Thanks to QvikChat, you can easily enable API-key based authentication with usage limits and response caching (with some limitations), by simply configuring your endpoint according to your needs. For more information, check the [QvikChat documentation](https://qvikchat.pkural.ca).
## QvikChat
**QvikChat** is an open-source framework that provides you with a solid foundation to build powerful AI-powered chat service endpoints quickly and efficiently. It includes support for **multiple types of conversations (open-ended, close-ended)**, **chat history**, **response caching**, **authentication**, **information retrieval using Retrieval Augmented Generation (RAG)**, and more.
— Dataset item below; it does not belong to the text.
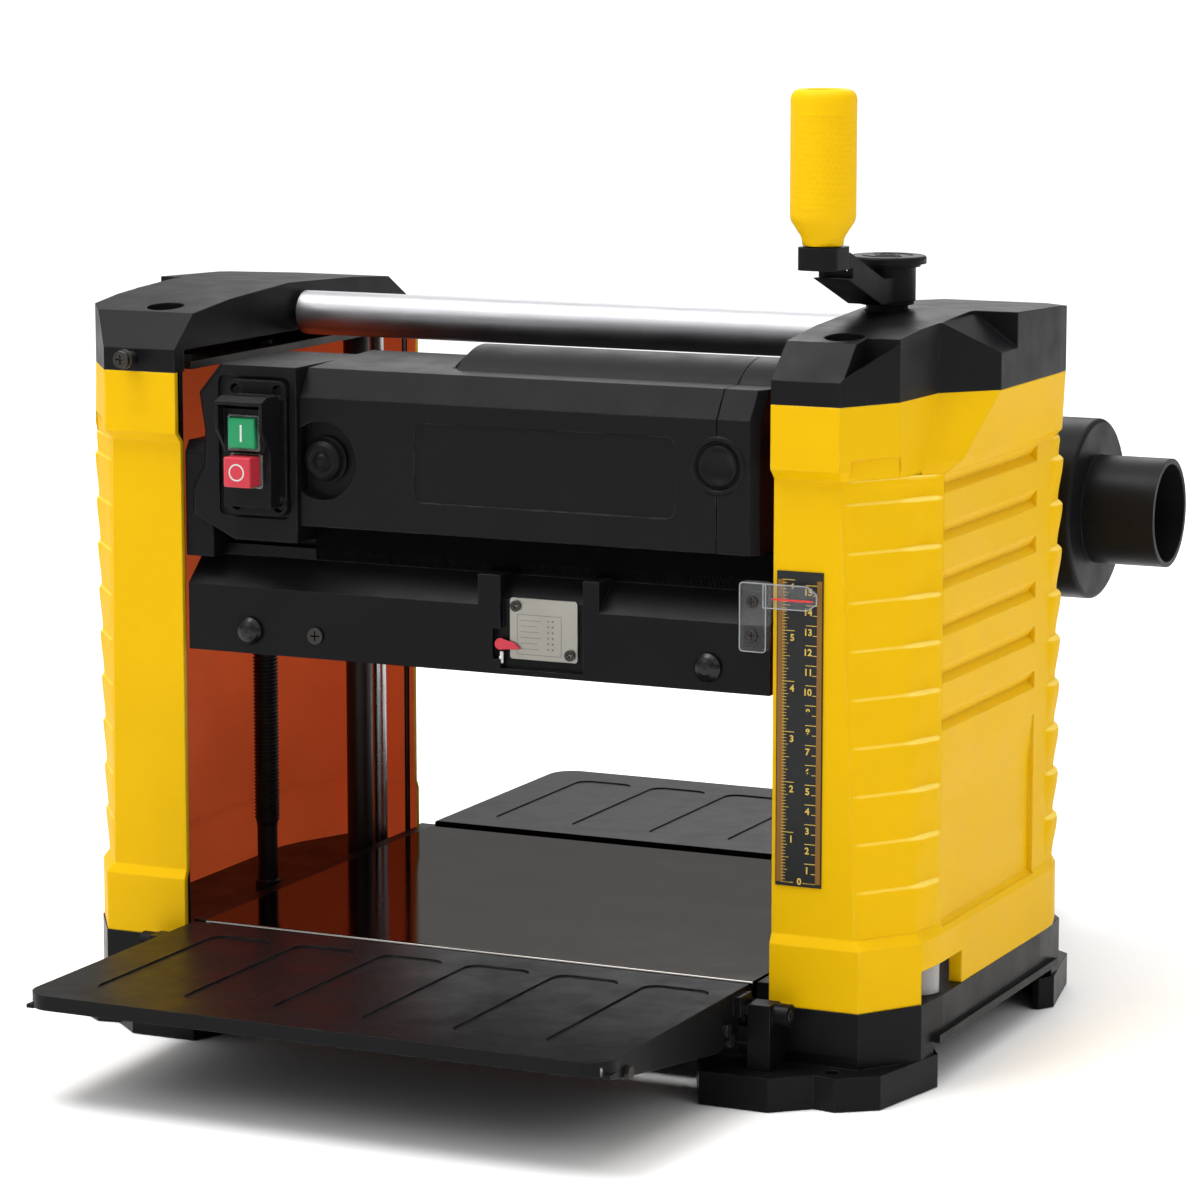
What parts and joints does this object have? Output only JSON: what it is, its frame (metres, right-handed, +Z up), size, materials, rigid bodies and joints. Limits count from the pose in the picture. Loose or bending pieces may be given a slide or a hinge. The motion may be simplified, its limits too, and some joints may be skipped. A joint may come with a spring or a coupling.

[Get Started](https://qvikchat.pkural.ca/getting-started) | [Documentation](https://qvikchat.pkural.ca)
## QvikChat Starter Template
This project was scaffolded using the [QvikChat starter template](https://github.com/oconva/qvikchat-starter-template). It comes pre-configured with the following features:
- **QvikChat**: QvikChat installed and configured to start serving chat endpoints.
- **TypeScript**: TypeScript to allow you to write type-safe code efficiently.
- **ESLint**: ESLint to enforce code quality and consistency.
- **Prettier**: Prettier to format your code automatically and ensure consistent code style.
- **GitHub Actions**: GitHub Actions to run your tests and lint your code automatically on every push.
- **SWC**: For faster and more efficient TypeScript compilation.
- **PNPM**: PNPM to manage your dependencies efficiently.
## Issues
If you encounter any issues or bugs while using this project, please report them by following these steps:
1. Check if the issue has already been reported by searching through [current issues](https://github.com/pranav-kural/img-gen/issues).
2. If the issue hasn't been reported, create a new issue and provide a detailed description of the problem.
3. Include steps to reproduce the issue and any relevant error messages or screenshots.